To her bemusement, the same slight flush that had tinged Riyad's cheeks after he'd barged into her stateroom earlier returned.

Jesus. She'd been joking. But that flush wasn't. No wonder he'd made a grab for that airbag. The man wasn't incompetent—he was utterly and completely inexperienced.

And he wanted her gone?

Regan opened her mouth and promptly closed it as the remaining thread of patience she'd been clinging to snapped. She no longer trusted herself to stand here and talk to this so-called agent. Not until she'd had a chance to calm down and get a handle on exactly what lay on the floor of that conference room. She whirled around and headed across the ever-shifting deck, stopping beside the door as the corporal returned.

A swift perusal of the Marine's uniform allowed her to collect Corporal Vetter's name, but revealed no evidence of coffee or high-velocity blood splatter concealed amid the digital camouflage. Just the larger bloodstains marring the fabric at his knees, wrists and upper torso. The sort he'd have acquired during his zealous efforts at CPR.

Had Riyad been attempting Good Cop/Bad Cop after all, right before he'd confronted Chief Yrle in that stateroom?

She'd have been forced to consider the possibly after all, but for the fact that Riyad's black polo, cargo pants and boots weren't sporting coffee or high-velocity blood splatter either. And while the man's hands were callused and scarred in several spots, they were devoid of recent injury. Nor would he have had the time to change his clothes in between dragging Chief Yrle from the stateroom and returning to spar with her before the medical emergency had been passed over the loudspeaker.
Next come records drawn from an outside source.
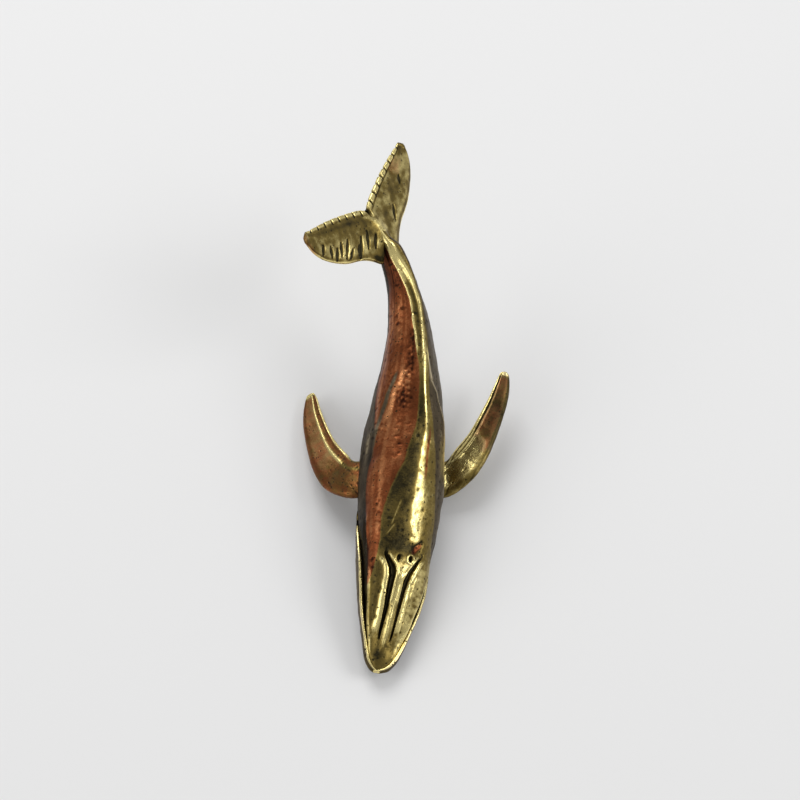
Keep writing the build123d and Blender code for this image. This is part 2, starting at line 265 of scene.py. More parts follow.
def cast_brass(name, dark, plain, rubbed):
    """Aged cast brass. The mark relief darkens hollows and brightens what is rubbed, and it also carries
    painted shade and painted highlights. The mark copper turns the metal red and the mark grey dulls it,
    also where grey stands for painted shade. All three borders are ragged, and fine pits lie everywhere."""
    material = bpy.data.materials.new(name)
    material.use_nodes = True
    nodes, links = material.node_tree.nodes, material.node_tree.links
    metal = nodes["Principled BSDF"]
    metal.inputs["Metallic"].default_value = 1.0
    maths = maths_in(material.node_tree)
    place = nodes.new("ShaderNodeTexCoord")

    def mark(word):
        node = nodes.new("ShaderNodeAttribute")
        node.attribute_name = word
        return node.outputs["Fac"]

    def grain(scale, detail, roughness=0.6):
        texture = nodes.new("ShaderNodeTexNoise")
        texture.inputs["Scale"].default_value = scale
        texture.inputs["Detail"].default_value = detail
        texture.inputs["Roughness"].default_value = roughness
        links.new(place.outputs["Object"], texture.inputs["Vector"])
        return texture.outputs["Fac"]

    def spread(value, texture, amount):
        return maths("MULTIPLY_ADD", maths("SUBTRACT", texture, 0.5), amount, value)

    def scaled(value, low, high, to_low=0.0, to_high=1.0):
        node = nodes.new("ShaderNodeMapRange")
        given = {"From Min": low, "From Max": high, "To Min": to_low, "To Max": to_high}
        for word, number in given.items():
            node.inputs[word].default_value = number
        links.new(value, node.inputs["Value"])
        return node.outputs[0]

    def patina(value, low, middle, high):
        dark_stop, plain_stop, rubbed_stop = 0.1, 0.5, 0.92
        node = nodes.new("ShaderNodeValToRGB")
        stops = node.color_ramp.elements
        stops[0].position, stops[0].color = dark_stop, low + (1.0,)
        stops[1].position, stops[1].color = rubbed_stop, high + (1.0,)
        stops.new(plain_stop).color = middle + (1.0,)
        links.new(value, node.inputs[0])
        return node.outputs[0]

    def mixed(share, first, second):
        node = nodes.new("ShaderNodeMix")
        node.data_type = "RGBA"
        share_socket, first_socket, second_socket = node.inputs[0], node.inputs[6], node.inputs[7]
        for socket, value in ((share_socket, share), (first_socket, first), (second_socket, second)):
            if isinstance(value, tuple):
                socket.default_value = value + (1.0,)
            else:
                links.new(value, socket)
        return node.outputs[2]

    cloud = grain(scale=240.0, detail=5.0)
    mottle = grain(scale=1000.0, detail=4.0, roughness=0.65)
    fine = grain(scale=5200.0, detail=3.0)
    wear_and_light = maths("MULTIPLY_ADD", mark("relief"), 0.5, 0.5)
    wear_and_light = spread(spread(spread(wear_and_light, cloud, 0.35), mottle, 0.30), fine, 0.35)
    red = scaled(spread(spread(mark("copper"), mottle, 0.6), cloud, 0.5), low=0.3, high=0.7)
    dull = scaled(spread(spread(mark("grey"), mottle, 0.7), cloud, 0.6), low=0.3, high=0.7)
    colour = patina(wear_and_light, dark, plain, rubbed)
    colour = mixed(dull, colour, patina(wear_and_light, grey_dark, grey_plain, grey_rubbed))
    colour = mixed(red, colour, patina(wear_and_light, copper_dark, copper_plain, copper_rubbed))
    cells = nodes.new("ShaderNodeTexVoronoi")
    cells.inputs["Scale"].default_value = 1500.0
    links.new(place.outputs["Object"], cells.inputs["Vector"])
    pit_spots = scaled(cells.outputs["Distance"], low=0.13, high=0.26, to_low=1.0, to_high=0.0)
    pitted_areas = maths("GREATER_THAN", grain(scale=640.0, detail=2.0), 0.52)
    pits = maths("MULTIPLY", pit_spots, pitted_areas)
    links.new(mixed(pits, colour, dark), metal.inputs["Base Color"])
    rough = spread(scaled(wear_and_light, low=0.2, high=0.9, to_low=0.42, to_high=0.25), fine, 0.2)
    rough = maths("MULTIPLY_ADD", dull, 0.12, rough)
    links.new(maths("MULTIPLY_ADD", pits, 0.3, rough), metal.inputs["Roughness"])
    height = maths("MULTIPLY_ADD", fine, 0.5, maths("MULTIPLY", mottle, 0.9))
    skin = nodes.new("ShaderNodeBump")
    skin.inputs["Strength"].default_value = 0.35
    skin.inputs["Distance"].default_value = 0.12 * mm
    links.new(maths("SUBTRACT", height, maths("MULTIPLY", pits, 0.9)), skin.inputs["Height"])
    links.new(skin.outputs[0], metal.inputs["Normal"])
    return material


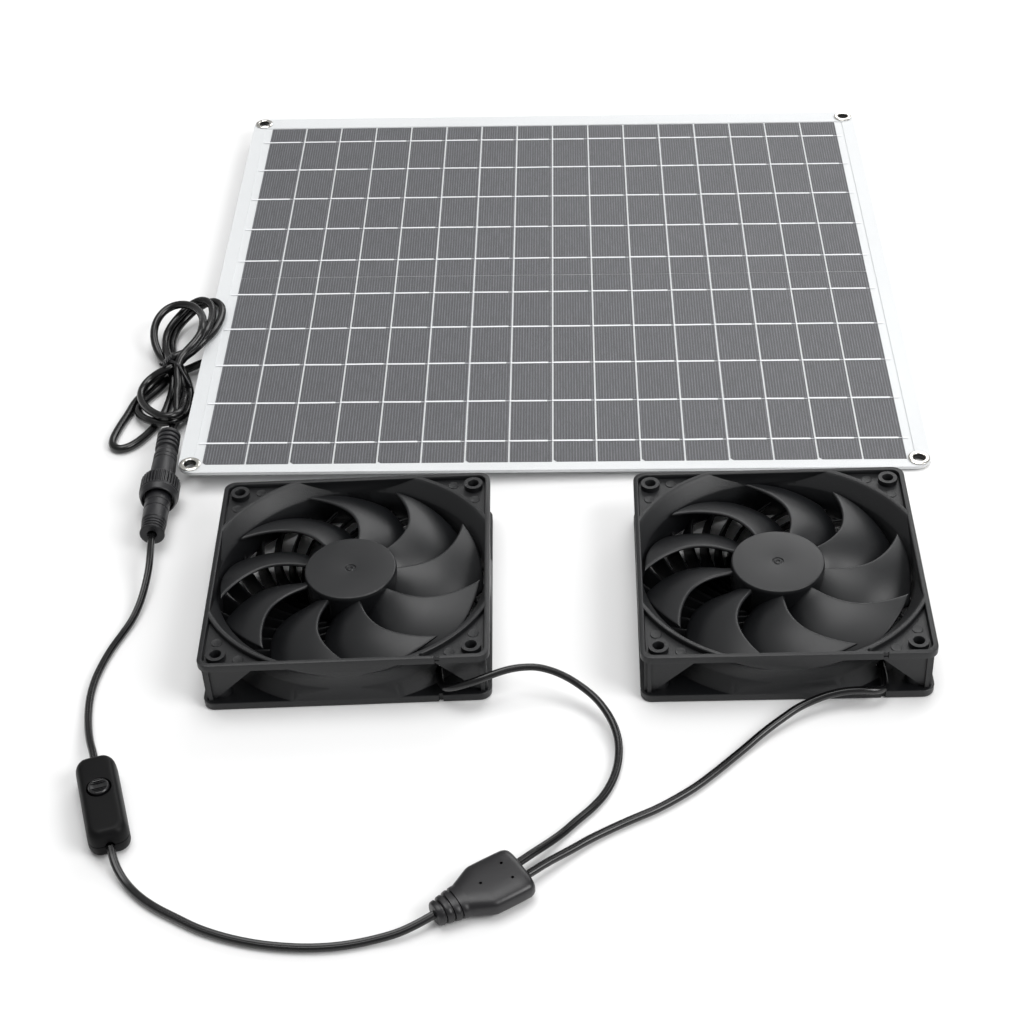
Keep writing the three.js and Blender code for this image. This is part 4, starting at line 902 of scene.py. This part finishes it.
board = sheet("panel_board", 0.0, 1.2, 0.18, board_mat, 3.75)
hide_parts("backing_board")

CW, CH, GX, GY, NC, CY = 19.84, 158.75, 0.8, 0.5, 16, -2.6
total = NC * CW + (NC - 1) * GX
rng = np.random.RandomState(7)
for row, y0 in (("rear", CY + GY / 2), ("front", CY - GY / 2 - CH)):
    V, F, RV, RF, PV, PF = [], [], [], [], [], []

    def slab(V_, F_, pts, z0, z1, inset=0.0):
        n = len(V_)
        k = len(pts)
        for x, y in pts:
            V_.append((x, y, z0))
        for x, y in pts:
            V_.append((x, y, z1))
        F_.append(tuple(range(n, n + k))[::-1])
        F_.append(tuple(range(n + k, n + 2 * k)))
        for i in range(k):
            j = (i + 1) % k
            F_.append((n + i, n + j, n + k + j, n + k + i))

    for i in range(NC):
        x0 = -total / 2 + i * (CW + GX)
        x1 = x0 + CW
        dy = rng.uniform(-0.12, 0.12)
        a, b = y0 + dy * 0.3, y0 + CH + dy * 0.3
        # wafers cut from a pseudo-square: every other strip keeps the clipped corners of the wafer's end
        c = 1.5 if (row == "front" and i % 2 == 0) else 0.25
        slab(V, F, [(x0 + c, a), (x1 - 0.25, a), (x1, a + 0.25), (x1, b - 0.25), (x1 - 0.25, b), (x0 + 0.25, b), (x0, b - 0.25), (x0, a + c)], 1.25, 1.45)
        for f in (0.1, 0.3, 0.5, 0.7, 0.9):
            y = y0 + CH * f + rng.uniform(-0.12, 0.12)
            end = CW * rng.uniform(0.89, 0.94)
            w = 0.52
            start = x0 - (GX * 0.9 if i else 3.4)
            tw = rng.uniform(-0.1, 0.1)
            slab(RV, RF, [(start, y - w - tw), (x0 + end - 0.3, y - w + tw), (x0 + end, y - w + 0.25 + tw), (x0 + end, y + w - 0.25 + tw), (x0 + end - 0.3, y + w + tw), (start, y + w - tw)], 1.5, 1.62)
            slab(PV, PF, [(x0 + end + 0.02, y - 0.24), (x1 - 0.2, y - 0.24), (x1 - 0.2, y + 0.24), (x0 + end + 0.02, y + 0.24)], 1.5, 1.53)
            if i == NC - 1:
                slab(RV, RF, [(x1 + 0.1, y - 0.45), (x1 + 2.6, y - 0.45), (x1 + 2.6, y + 0.45), (x1 + 0.1, y + 0.45)], 1.5, 1.6)
    cells = make("cells_" + row, V, F, cell_mat, PANEL_M, False)
    fix_normals(cells)
    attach(cells, "base")
    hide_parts("cell_string_" + row)
    ribs = make("ribbons_" + row, RV, RF, ribbon_mat, PANEL_M, False)
    fix_normals(ribs)
    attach(ribs, "base")
    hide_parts("busbars_" + row)
    pr_ = make("busbar_print_" + row, PV, PF, print_mat, PANEL_M, False)
    fix_normals(pr_)
    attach(pr_, "base")

film = Tree("clear_film")
film.set(Base_Color=(0.86, 0.88, 0.9, 1.0), Roughness=film.maprange(film.noise(60.0), 0.3, 0.7, 0.3, 0.38), Normal=film.bump(film.noise(1500.0, 2.0), 0.2, 0.00003))
film.bsdf.inputs["Alpha"].default_value = 0.045
film_mat = film.mat
top_film = sheet("panel_film", 1.68, 1.94, 0.06, film_mat, 3.75, 175.9, 167.9)
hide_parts("front_film")
# the laminate's sealed white edge, between the board and the film
edge_out = rr_stack("edge", 176.0, 168.0, 8, [(1.2, 0.0), (1.66, 0.0)], n=14)
edge_in = rr_stack("edge_cut", total / 2 + 4.4, CH + GY / 2 + 0.6, 1.5, [(0.0, 0.0), (3.0, 0.0)], n=4, c=(0, CY))
edge_out = boolean(edge_out, edge_in, "DIFFERENCE")
for x, y in holes:
    edge_out = boolean(edge_out, lathe_at("h", [(0, 0), (3.75, 0), (3.75, 3), (0, 3)], x, y, 40), "DIFFERENCE")
me = edge_out.data
co = np.empty(len(me.vertices) * 3, np.float32)
me.vertices.foreach_get("co", co)
me.vertices.foreach_set("co", (co.reshape(-1, 3) @ PANEL_R.T.astype(np.float32) + (PANEL_M[1] * MM).astype(np.float32)).ravel())
me.materials.clear()
me.materials.append(board_mat)
me.update()
edge_out.name = "panel_sealed_edge"
autosmooth(edge_out, 30)
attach(edge_out, "base")

for k, (x, y) in enumerate(holes):
    prof = rounded([(2.85, 2.35, 0.3), (3.3, 2.62, 0.3), (4.3, 2.62, 0.3), (5.0, 2.3, 0.2), (5.0, 2.05, 0.05), (3.6, 2.02, 0.05), (3.4, 1.8, 0.1), (3.4, -0.1, 0.1), (3.6, -0.12, 0.05), (4.9, -0.14, 0.1), (4.7, -0.6, 0.25), (3.2, -0.58, 0.25), (2.85, -0.2, 0.2)], 0.2, 4, True)
    v, f = lathe_data(prof, 72, True)
    e = make("eyelet_pressing_%d" % (k + 1), [(p[0] + x, p[1] + y, p[2]) for p in v], f, nickel, PANEL_M)
    autosmooth(fix_normals(e), 50)
    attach(e, "base")
    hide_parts("eyelet_%d" % (k + 1))

    # the barrel's inside: a dark lining of painted shade that stands for the shadow down the hole
    prof = rounded([(2.86, 2.1, 0.05), (2.86, -0.4, 0.05), (2.74, -0.5, 0.05), (2.7, 0.3, 0.2), (2.66, 1.2, 0.2), (2.74, 2.2, 0.05)], 0.1, 3, True)
    v, f = lathe_data(prof, 64, True)
    e = make("eyelet_barrel_%d" % (k + 1), [(p[0] + x, p[1] + y, p[2]) for p in v], f, barrel_painted_shade, PANEL_M)
    autosmooth(fix_normals(e), 50)
    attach(e, "base")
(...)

Regan caught the corporal's waiting gaze. Captain Armstrong must have briefed him as to her status as lead case agent, because the Marine had automatically deferred, not to the spook she'd left behind, but her. "Corporal Vetter, head to the master-at-arms shack and have your uniform bagged for evidence. While you're there, please tell Chief Yrle I require her presence and a death scene kit. Have her stop by my stateroom. There's a stainless-steel suitcase on the lower bunk. I'll need both ASAP as well as a complete statement from you upon your return. I need to know exactly what transpired in that conference room before I arrived."

"Yes, ma'am."

She turned to the staff sergeant and carefully examined his uniform as well. As with the corporal, there was some evidence of larger bloodstains at the wrists and upper torso, but no coffee and no high-velocity splatter. The lack of the latter on both Marines told her all she needed to know. A third person had fled before her arrival.

She nodded to the senior Marine. "Staff Sergeant Brandt, I'll need your uniform bagged as well, though you can wait for the chief's supplies. Until then, position yourself outside this door. No one—and I mean no one—enters without my permission. This conference room is an active crime scene; I expect you to treat it as such."

"Yes, ma'am."

She spun back to Riyad as the staff sergeant took up his post. "Who's missing?"

The spook's jaw locked. Almost imperceptibly, but the tension was definitely there.

Why? Why would an FCI agent care who

Regan instinctively shifted her attention as another door opened two yards down the passageway, on the opposite side. Curiosity sparked, then swelled as Chief Yrle stepped into the corridor—sans obvious signs of splattered coffee or blood—and immediately turned to reseal the dimly lit compartment she'd vacated…as if she too was attempting to conceal something. No, not something.

Someone.

For a single, blinding moment, Regan had caught a glimpse of a massive camouflaged form with a distinctive trio of two-inch shrapnel scars just beneath the edge of the man's roughly whiskered jaw, and then they were gone. As was he.

It didn't matter.

She'd already recognized their owner.

John Garrison. The recently reunited lover who'd been ordered from her bedside eight days ago, less than three hours after she'd woken from her coma in Fort Campbell's ICU. The same lover General Palisade had sworn was safe just yesterday morning.

But he wasn't.

Because John was here, aboard the Griffith. He had been since he'd left her hospital room. She was certain. Just as she knew that, deep down, John was the missing man she sought. The one whose uniform would reveal signs of coffee and the telltale evidence of Tamir Hachemi's splattered, high-velocity blood.